• TASK OBJECTIVE
Restate word for word the lines of the data below, from the first through the one that has "from math import".

+ + + +

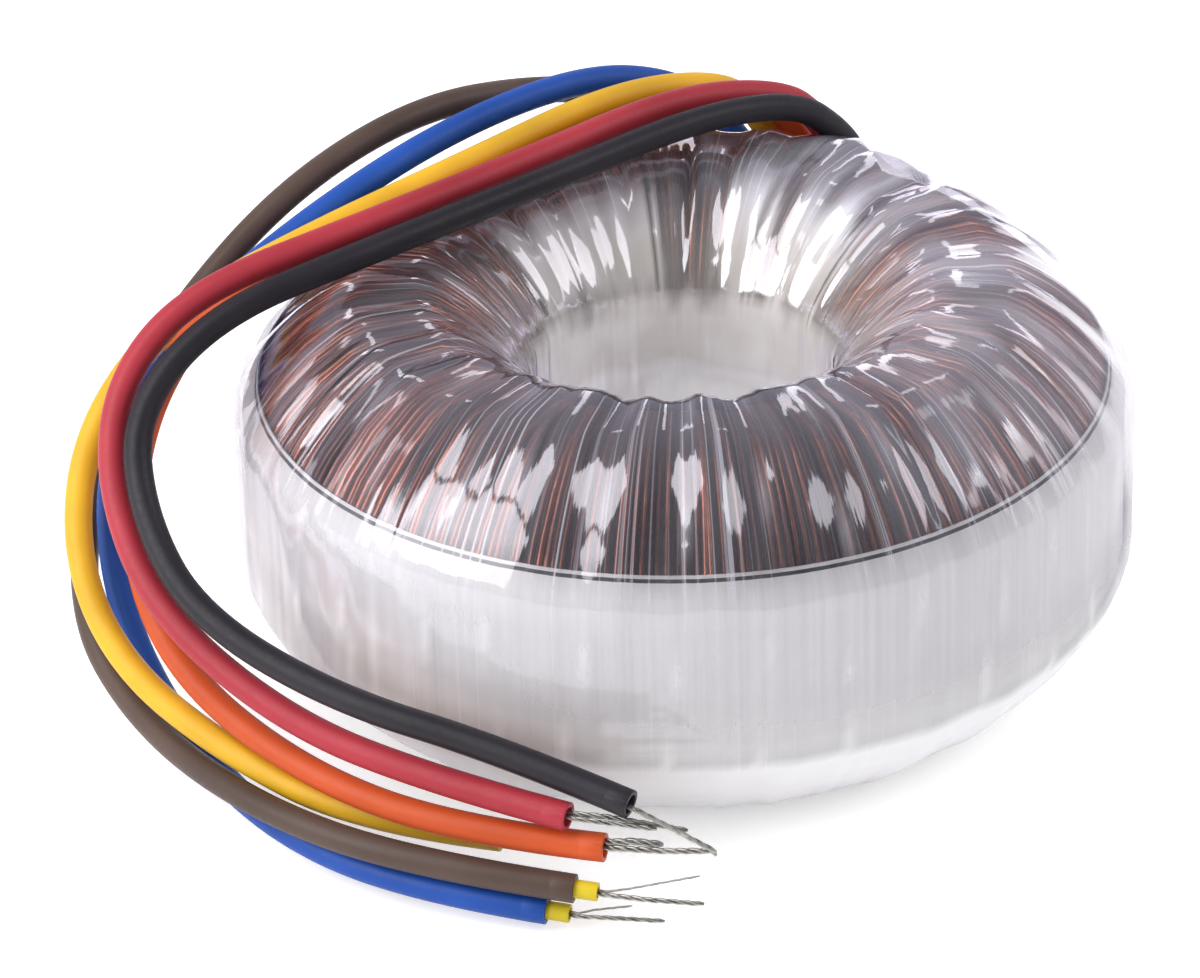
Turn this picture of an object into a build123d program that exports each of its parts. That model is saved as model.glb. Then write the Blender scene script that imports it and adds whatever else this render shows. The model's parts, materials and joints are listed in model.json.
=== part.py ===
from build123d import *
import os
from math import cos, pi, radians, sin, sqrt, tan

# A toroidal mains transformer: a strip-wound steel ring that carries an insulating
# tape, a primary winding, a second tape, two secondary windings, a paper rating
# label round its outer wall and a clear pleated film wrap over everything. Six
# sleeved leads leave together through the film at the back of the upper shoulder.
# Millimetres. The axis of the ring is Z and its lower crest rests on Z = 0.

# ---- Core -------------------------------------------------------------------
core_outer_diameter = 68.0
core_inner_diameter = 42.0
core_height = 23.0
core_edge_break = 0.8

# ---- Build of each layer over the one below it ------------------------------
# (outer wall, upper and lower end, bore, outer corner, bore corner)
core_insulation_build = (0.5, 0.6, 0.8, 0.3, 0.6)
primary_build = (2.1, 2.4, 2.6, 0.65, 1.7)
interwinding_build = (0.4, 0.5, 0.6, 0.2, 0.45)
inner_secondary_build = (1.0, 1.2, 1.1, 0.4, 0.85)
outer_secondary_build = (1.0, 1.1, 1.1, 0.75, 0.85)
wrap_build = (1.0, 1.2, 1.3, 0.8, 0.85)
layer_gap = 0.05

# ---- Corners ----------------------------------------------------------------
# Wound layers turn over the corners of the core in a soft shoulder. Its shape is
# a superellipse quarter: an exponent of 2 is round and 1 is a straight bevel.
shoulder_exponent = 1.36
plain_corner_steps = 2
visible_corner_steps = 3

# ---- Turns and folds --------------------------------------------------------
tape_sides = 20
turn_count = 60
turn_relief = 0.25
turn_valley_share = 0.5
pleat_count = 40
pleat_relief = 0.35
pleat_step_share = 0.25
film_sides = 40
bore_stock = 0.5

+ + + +

• EXERCISE ANSWER
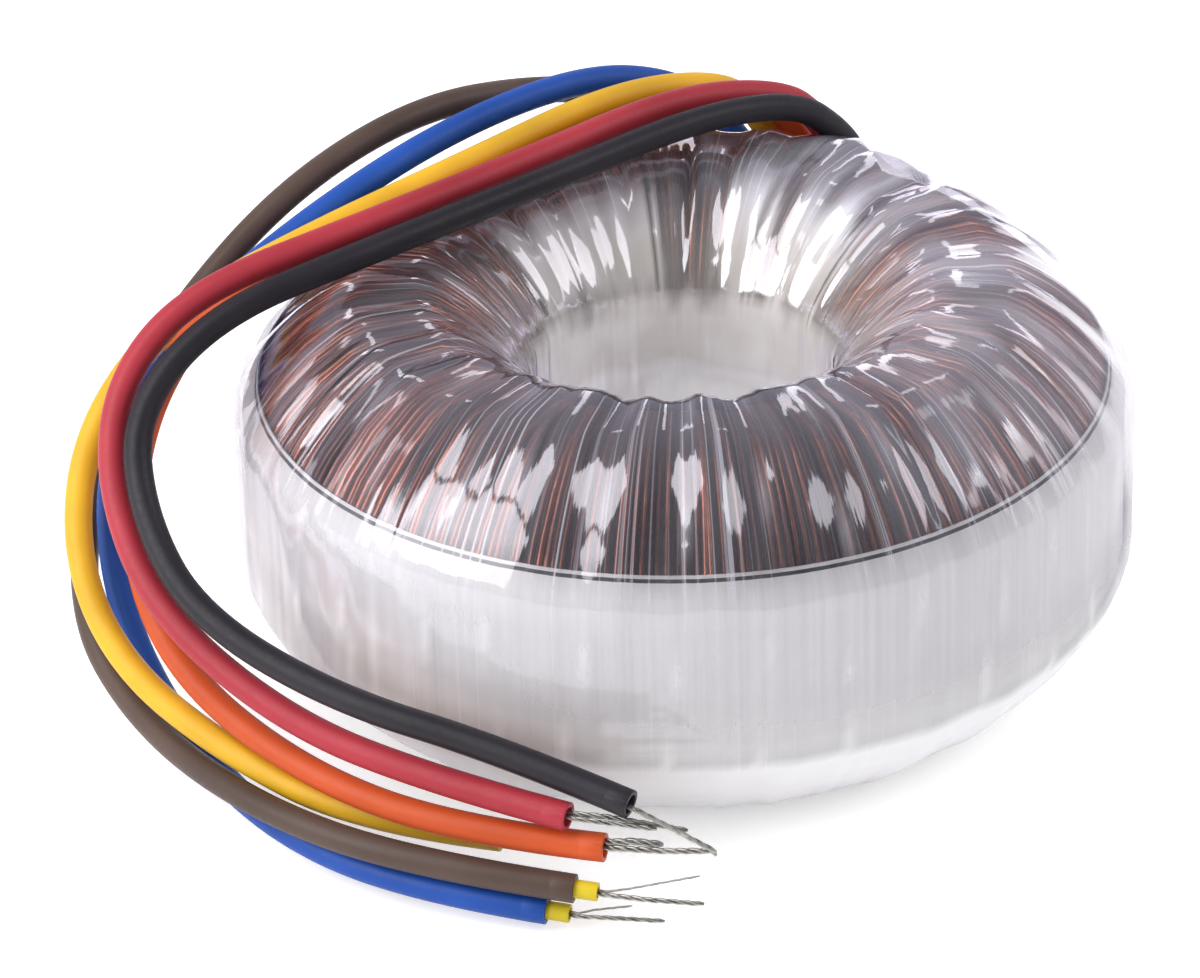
Turn this picture of an object into a build123d program that exports each of its parts. That model is saved as model.glb. Then write the Blender scene script that imports it and adds whatever else this render shows. The model's parts, materials and joints are listed in model.json.
=== part.py ===
from build123d import *
import os
from math import cos, pi, radians, sin, sqrt, tan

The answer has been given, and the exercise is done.